I have a df with 1 column containing millions of rows. I have 70 elements in fruit_list. I want to check if only_col contains an item from fruit_list (partial match). Given str.contains
with regex=True slows down performance, I need the most efficient way. I am unsure if converting to series would make this faster.
fruit_list= ["app","appl", "banana"...,"pear"]
df only_col
apple
banana
cherry
Based on How to make pandas dataframe str.contains search faster, I am considering using a list, but unsure how:
col_list= df.only_col.tolist()
df["str_found"] = ["type" in n for n in set(fruit_list).intersection(set(col_list))]
Expected Output
df only_col inlist str_found
0 apple True app, appl
1 banana True banana
2 cherry False NaN (cherry is not in fruit_list)

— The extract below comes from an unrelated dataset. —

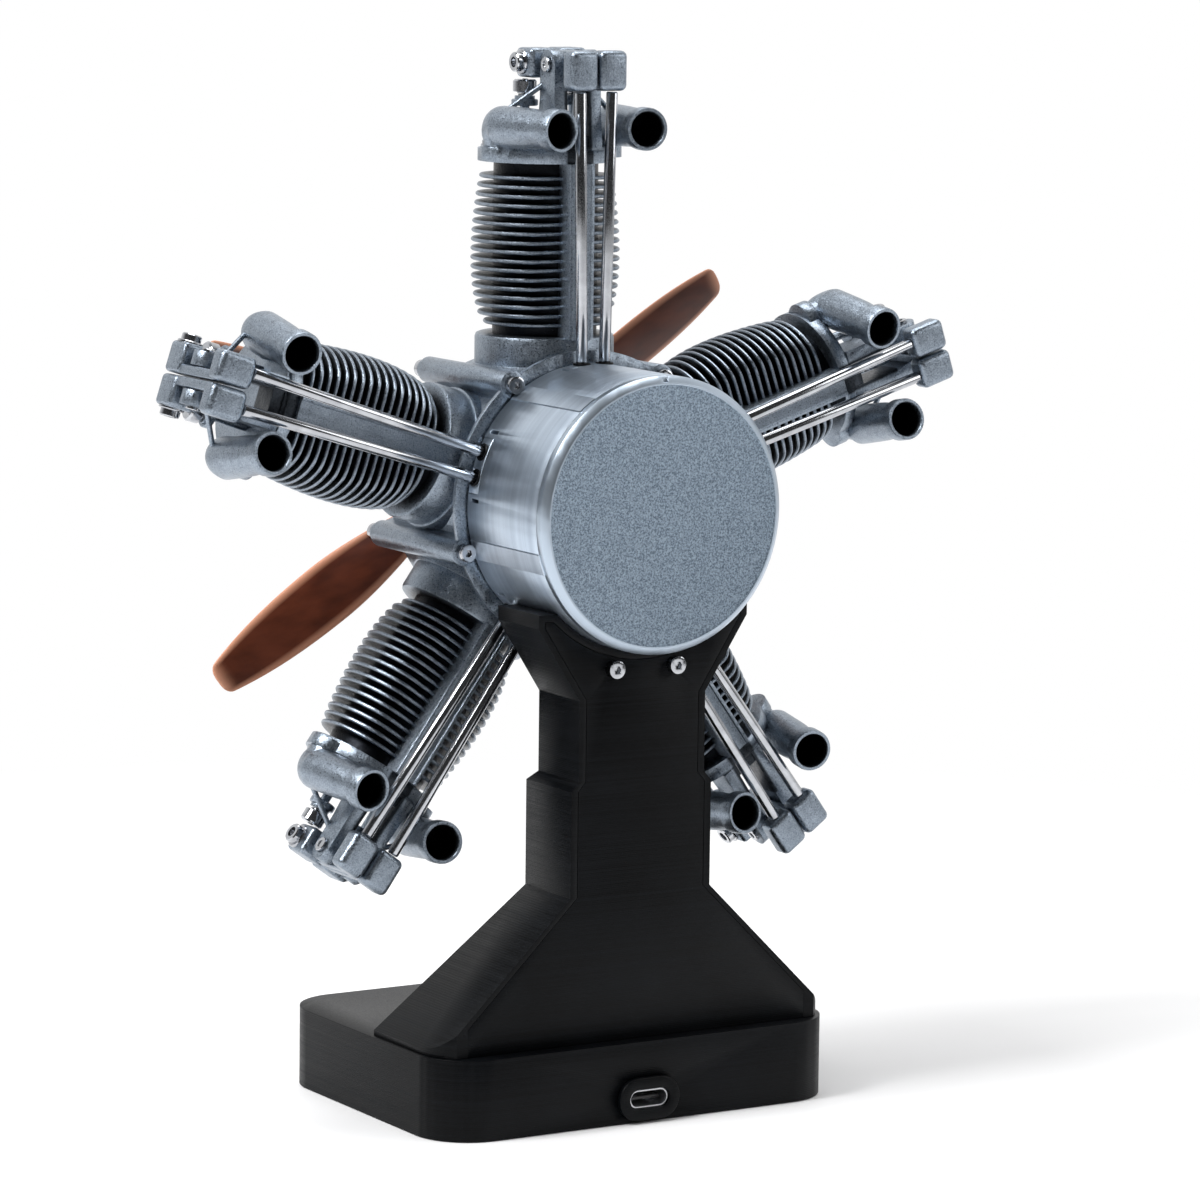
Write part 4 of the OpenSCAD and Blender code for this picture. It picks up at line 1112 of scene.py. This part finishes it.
@dataclass
class ValveGear(Assembly):
    """Rockers with rounded edges, their pivot pins, and a cap and a seat ring under each front end."""

    wall: tuple[float, float] = (0.2, 2.3)
    wall_behind: tuple[float, float] = (0.4, 20.6)
    outer: float = 7.0
    front: tuple[float, float] = (-1.6, 5.3)
    rear: tuple[float, float] = (17.8, 22.6)
    arm: tuple[float, float] = (90.3, 96.7)
    rear_foot: float = 88.1
    pivot: tuple[float, float, float] = (10.0, 93.4, 1.05)
    pin_profile: Profile = ((0.95, 0.25), (0.95, 6.05), (1.65, 6.05), (1.65, 6.4), (1.5, 6.55), (0.8, 6.55),
                            (0.75, 6.3), (0.02, 6.25), (0.02, 0.25))
    cap_profile: Profile = ((2.3, 87.2), (2.5, 87.2), (2.6, 87.3), (2.6, 89.5), (2.2, 89.88), (0.65, 89.88),
                            (0.65, 89.65), (2.3, 89.65))
    seat_profile: Profile = ((1.0, 84.2), (2.7, 84.2), (2.9, 84.4), (2.9, 85.4), (2.7, 85.6), (2.25, 85.6),
                             (2.25, 85.3), (1.0, 85.3))

    def rocker(self, name: str, place: Matrix) -> None:
        """Build one rocker: a block over the valve, one over the pushrod and a wall between them.

        Args:
            name: Number and letter of the rocker.
            place: Frame of its half of the head, with x away from the middle.
        """
        low, top = self.arm
        blocks = ((self.front, (low, top), self.outer, 1.0, ()),
                  (self.rear, (self.rear_foot, top), self.outer, 1.35, ()),
                  (self.wall_behind, (low + 0.1, top - 0.4), self.wall[1], 0.4, self.pivot))
        draft = Draft(f"rocker_body_{name}")
        for behind, out, side, soft, bore in blocks:
            draft.block(Vector((self.wall[0], behind[0], out[0])), Vector((side, behind[1], out[1])), soft,
                        place, bore)
        draft.finish(self.finishes, Slot.CAST, f"rocker_{name}", [f"rocker_{name}"], 50.0)

    def build(self) -> None:
        """Build the ten rockers, caps, pivot pins and seat rings."""
        seats, pins = Draft("valve_seat_rings"), Draft("pivot_pins")
        pin_place = (Matrix.Translation((0, self.pivot[0] * MM, self.pivot[1] * MM))
                     @ Matrix.Rotation(math.pi / 2, 4, "Y"))
        for index, side, name in each_valve():
            place = cylinder_place(index) @ Matrix.Diagonal((side, 1, 1, 1))
            self.rocker(name, place)
            pins.turn(self.pin_profile, place @ pin_place, 28, closed=True)
            valve = cylinder_place(index, side * VALVE_ACROSS, VALVE_BEHIND)
            cap = Draft(f"valve_cap_{name}")
            cap.turn(self.cap_profile, valve, 40, closed=True)
            cap.finish(self.finishes, Slot.POLISHED, f"valve_{name}")
            seats.turn(self.seat_profile, valve, 40, closed=True)
        seats.finish(self.finishes, Slot.CAST)
        pins.finish(self.finishes, Slot.POLISHED, replaces=["rocker_screws"])


@dataclass
class Elbows(Assembly):
    """Elbow pipes: a leaning foot, a tight dome, a neck, a collar at the mouth and painted shade in the bore.
    """

    foot: tuple[float, float] = (12.6, 2.6)
    dome: tuple[float, float] = (13.9, 5.6)
    mouth: tuple[float, float] = (10.7, 24.6)
    out: float = 79.98
    bend: float = 3.0
    bend_steps: int = 8
    foot_out: float = 74.6
    foot_radius: float = 4.0
    bend_radius: tuple[float, float] = (4.1, 0.4)
    neck: Profile = ((0.2, 4.45), (0.4, 4.38), (0.55, 4.28), (0.68, 4.02), (0.76, 3.9), (0.815, 3.92),
                     (0.82, 4.4), (0.835, 4.65), (0.98, 4.65), (1.0, 4.5), (1.0, 3.92))
    bore: float = 3.72
    sides: int = 40

    def stations(self) -> list[tuple[Vector, float, float, float]]:
        """Rings along the pipe: centre in millimetres, lean in radians, radius and painted shade."""
        rings = [(Vector((*self.foot, self.foot_out)), 0.0, self.foot_radius, 0.0)]
        start, low = Vector((*self.dome, self.out)), self.out - self.bend
        for k in range(self.bend_steps + 1):
            share = k / self.bend_steps
            a = math.pi / 2 * share
            across = self.foot[0] + (start.x - self.foot[0]) * share ** 0.7
            centre = Vector((across, start.y - self.bend * math.cos(a), low + self.bend * math.sin(a)))
            rings.append((centre, a, self.bend_radius[0] + self.bend_radius[1] * math.sin(a), 0.0))
        run = Vector((*self.mouth, self.out)) - start
        outside = [(share, radius, 0.0) for share, radius in self.neck]
        # Painted shade inside the bore at the mouth, kept in the deep attribute.
        inside = [(share, self.bore, deep) for share, deep in ((0.985, 0.3), (0.9, 1.0), (0.3, 1.0))]
        for share, radius, deep in outside + inside:
            rings.append((start + run * share, math.pi / 2, radius, deep))
        return rings

    def build(self) -> None:
        """Build the ten pipes."""
        draft = Draft("elbow_pipes")
        splay = math.atan2(self.mouth[0] - self.dome[0], self.mouth[1] - self.dome[1])
        flat = Vector((math.cos(splay), -math.sin(splay), 0))
        behind = Vector((math.sin(splay), math.cos(splay), 0))
        for index, side, _ in each_valve():
            place = cylinder_place(index) @ Matrix.Diagonal((side, 1, 1, 1))
            rings = []
            for centre, lean, radius, deep in self.stations():
                rise = (behind * math.sin(lean) + UP * math.cos(lean)).cross(flat)
                rings.append(draft.hoop(place, centre, flat * radius, rise * radius, self.sides, [deep]))
            draft.skin(rings)
        draft.finish(self.finishes, Slot.CAST, replaces=["port_elbows"], smooth=40.0)


@dataclass
class DrumTrim(Assembly):
    """Seal rings where the pushrods enter the cam drum, lands along it, and the nose cover's screws."""

    drum_radius: float = 29.7
    rod_behind: float = 20.8
    rod_across: float = 2.83
    seal_profile: Profile = ((1.32, 0.0), (1.95, 0.0), (1.95, 0.28), (1.8, 0.4), (1.45, 0.4), (1.32, 0.3))
    nose_face: float = -20.2
    nose_circle: float = 15.6
    nose_screws: int = 6
    screw_profile: Profile = ((1.4, -0.6), (1.4, 0.9), (1.25, 1.1), (0.75, 1.1), (0.7, 0.4), (0.02, 0.35))
    land_angles: Sequence[float] = (36.0, 108.0, 252.0, 324.0)
    land_behind: tuple[float, float] = (19.0, 48.0)
    land_height: float = 0.22
    land_lean: float = 4.6
    land_edge: float = 0.4

    def lands(self) -> None:
        """Build the low flat lands along the drum, in line with the crankcase screws."""
        draft = Draft("drum_lands")
        low, high = self.drum_radius - 0.3, self.drum_radius + self.land_height
        start, end = self.land_behind
        flat = self.land_lean - self.land_edge
        leans = [(k * flat / 2, high) for k in range(-2, 3)]
        leans = [(-self.land_lean, low + 0.31), *leans, (self.land_lean, low + 0.31)]
        for middle in self.land_angles:
            rings = []
            for lean, top in leans:
                away = Matrix.Rotation(math.radians(middle + lean), 3, "Y") @ UP
                rings.append(draft.ring([
                    (away * reach + Vector((0, behind, 0))) * MM + UP * AXIS_H
                    for reach, behind in ((low, start), (top, start), (top, end - 0.3), (low, end))]))
            draft.skin(rings)
        draft.finish(self.finishes, Slot.BRUSHED, smooth=20.0)

    def build(self) -> None:
        """Build the lands, rings and screws."""
        self.lands()
        seals = Draft("pushrod_seals")
        for index, side, _ in each_valve():
            place = cylinder_place(index, side * self.rod_across, self.rod_behind, self.drum_radius - 0.2)
            seals.turn(self.seal_profile, place, closed=True)
        seals.finish(self.finishes, Slot.STAND)
        screws = Draft("nose_cover_screws")
        for k in range(self.nose_screws):
            a = 2 * math.pi * (k + 0.5) / self.nose_screws
            x, z = self.nose_circle * math.cos(a), self.nose_circle * math.sin(a)
            place = Matrix.Translation(Vector((x, self.nose_face, z)) * MM + UP * AXIS_H)
            screws.turn(self.screw_profile, place @ Matrix.Rotation(math.pi / 2, 4, "X"), 24)
        screws.finish(self.finishes, Slot.POLISHED)


@dataclass
class FootCorners(Assembly):
    """Two small corners that close the column's recess beside the foot of its back plate."""

    centre: tuple[float, float] = (37.5, 34.3)
    inner: float = 9.95
    outer: float = 11.5
    behind: tuple[float, float] = (41.35, 43.0)
    foot: float = 17.5
    edge_start: tuple[float, float] = (47.4, 18.7)
    edge_slope: float = 1.0227
    steps: int = 6

    def build(self) -> None:
        """Build the two corners."""
        draft = Draft("column_foot_corners")
        for side in (-1, 1):
            rings = []
            for k in range(self.steps + 1):
                y = self.behind[0] + (self.behind[1] - self.behind[0]) * k / self.steps
                near, far = (self.centre[0] + math.sqrt(reach ** 2 - (y - self.centre[1]) ** 2)
                             for reach in (self.inner, self.outer))
                tops = [self.edge_start[1] + (self.edge_start[0] - x) / self.edge_slope for x in (near, far)]
                rings.append(draft.ring([
                    Vector((side * x, y, z)) * MM
                    for x, z in ((near, self.foot), (far, self.foot), (far, tops[1]), (near, tops[0]))]))
            draft.skin(rings)
        draft.finish(self.finishes, Slot.STAND)


@dataclass
class CarriedNodes(Assembly):
    """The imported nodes, each with its finish and softened edges."""

    frame: dict
    edge: dict[str, float] = field(default_factory=lambda: {
        "base_tray": 0.8, "stand_column": 0.5, "column_back_plate": 0.2, "base_cover": 0.3,
        "crankcase": 0.35, "nose_cover": 0.3, "heads": 0.3, "cam_drum": 0.15, "port_bezel": 0.35,
        "drum_cap": 0.12, "pushrod": 0.1})
    plain_edge: float = 0.18
    sharp_from: float = 32.0

    def build(self) -> None:
        """Give every node its material, smooth shading and bevelled edges."""
        slots = {part["node"]: part["material_slot"] for part in self.frame["record"]["subparts"]}
        for name, item in self.frame["nodes"].items():
            item.data.materials.clear()
            item.data.materials.append(self.finishes[Slot(slots[name])])
            self.soften(item, self.edge.get(name, self.edge.get(name.split("_")[0], self.plain_edge)) * MM)
        LOG.info("dressed %d carried nodes", len(slots))

    def soften(self, item: bpy.types.Object, width: float) -> None:
        """Weld a node's faces and bevel its sharp edges, with modifiers only.

        Args:
            item: The node's object.
            width: Width of the bevel in metres.
        """
        item.modifiers.new("weld", "WELD").merge_threshold = 1e-6
        bevel = item.modifiers.new("edge", "BEVEL")
        bevel.width = width
        bevel.segments = 2
        bevel.limit_method = "ANGLE"
        bevel.angle_limit = math.radians(self.sharp_from)
        bevel.use_clamp_overlap = True
        bevel.harden_normals = True
        for polygon in item.data.polygons:
            polygon.use_smooth = True


def build(frame: dict) -> None:
    """Set up the studio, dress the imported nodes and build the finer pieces.
    """
    Studio().build()
    finishes = Finishes()
    CarriedNodes(finishes, frame).build()
    Propeller(finishes, "rear_propeller", -22.6, 156.5).build()
    Propeller(finishes, "front_propeller", -28.0, 33.5).build()
    for assembly in (FinnedCylinders, ValveSprings, HeadTrim, ValveGear, Elbows, DrumTrim, FootCorners):
        assembly(finishes).build()


def main() -> None:
    logging.basicConfig(level=logging.INFO, format="%(message)s")
    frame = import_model()
    build(frame)


if __name__ == "__main__":
    main()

CodePudding user response:
Fun question. Here's my solution: the thinking is that since the fruit_list
is tractable, we loop through it while performing fast, vectorised operations on the big Series. I used str.contains(regex=False)

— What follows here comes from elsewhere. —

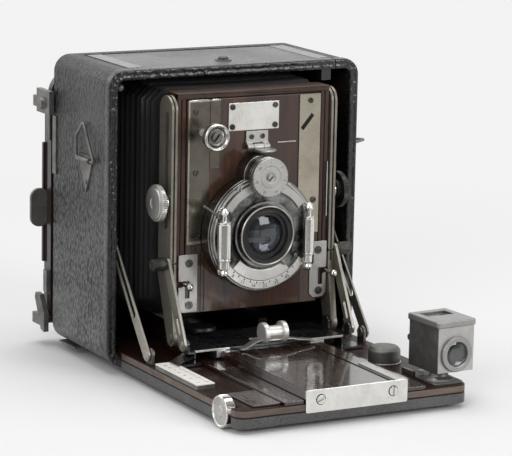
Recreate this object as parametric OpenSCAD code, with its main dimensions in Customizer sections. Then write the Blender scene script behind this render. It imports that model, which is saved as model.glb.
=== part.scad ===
// Folding plate camera with slotted uprights, a dropping bed and a hinged roof flap.
// Millimetres. +Z up, the lens looks along -Y. The origin is the mouth of the tripod bush, in the underside of the body.

/* [Body] */
// Width of the body over its leather
body_w = 150; // [146:0.5:156]
// Height of the body over its leather
body_h = 158.3; // [156:0.1:164]
// Depth of the body from its mouth to the back frame
body_d = 71.6; // [70:0.1:80]
// Rounding of the body's four long edges
edge_r = 9; // [6:0.5:12]
// Thickness of the walls with their leather
wall_t = 5.1; // [4.5:0.1:5.6]
// Thickness of the leather
leather_t = 1; // [0.6:0.1:1.2]
// Height of the feet
foot_h = 5; // [5:0.1:8]
// Distance of the tripod bush behind the mouth
bush_y = 36; // [30:1:50]
// Radius of the bush's threaded hole
bush_r = 2.55; // [2.4:0.05:3.2]

/* [Bed] */
// Reach of the bed in front of the mouth
bed_l = 134.3; // [132:0.1:140]
// Width of the bed
bed_w = 134; // [132:0.5:135]
// Height of the bed's top face above the body's underside
bed_top = 7.3; // [7:0.1:7.6]
// Thickness of the bed with its leather
bed_t = 9.65; // [9.4:0.05:9.8]
// Radius of the focusing wheel
wheel_r = 8.4; // [8:0.1:8.4]
// Radius of the pinion's pitch circle
pinion_r = 3.6; // [3.5:0.05:3.6]
// Half the width of the focusing track
track_x = 29.5; // [28:0.1:29.6]
// Height of the track's top face
track_top = 14; // [13.8:0.1:14]

/* [Standard] */
// Height of the lens axis
lens_z = 72.4; // [70:0.1:76]
// Height of the clamp studs, about which the panel swings
clamp_z = 90; // [88:0.5:94]
// Top of the slotted uprights
upright_top = 146.5; // [144:0.5:148]
// Radius of the big clamp knobs
clamp_knob_r = 9.8; // [9:0.1:11]
// Radius of the shutter case
case_r = 31.3; // [30:0.1:32]
// Radius of the lens barrel's front ring
barrel_r = 16; // [15:0.1:16]
// Radius of the speed dial
dial_r = 10.6; // [10:0.1:11]

/* [Finder] */
// Width of the finder's hood
finder_w = 22.4; // [20:0.1:23]
// Depth of the finder's hood
finder_d = 25.6; // [24:0.1:26]
// Turn of the finder on its foot
finder_turn = 4; // [0:1:6]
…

. At the end we just aggregate the matches and wrangle them into one series.
df = pd.DataFrame({'only_col': ['apple', 'banana', 'cherry']})
fruit_list= ["app","appl", "banana","pear"]
is_match_series = np.full(len(df), False)
for fruit in fruit_list:
is_match = df.only_col.str.contains(fruit, regex=False)
is_match_series = is_match_series | is_match # logical or
df[fruit] = np.where(is_match, fruit, np.nan)
df['inlist'] = is_match_series
df['matches'] = (df
.filter(fruit_list)
.replace('nan', '')
.T
.agg(','.join)
.str.lstrip(',')
.str.rstrip(','))
df = df.drop(columns=fruit_list)
Output:
only_col inlist matches
0 apple True app,appl
1 banana True banana
2 cherry False
CodePudding user response:
You can try this:
import numpy as np
import pandas as pd
fruit_list= ["app", "appl", "banana", "pear"]
fruits = ['apple', 'banana', 'cherry']
df = pd.DataFrame({'only_col' : fruits})
print(df)
only_col
0 apple
1 banana
2 cherry
df['str_found'] = df.only_col.map(lambda x: ', '.join([f for f in fruit_list if f in x]))
df.str_found = df.str_found.replace('', np.nan)
df.insert(1, 'inlist', df.str_found.notna())
print(df)
only_col inlist str_found
0 apple True app, appl
1 banana True banana
2 cherry False NaN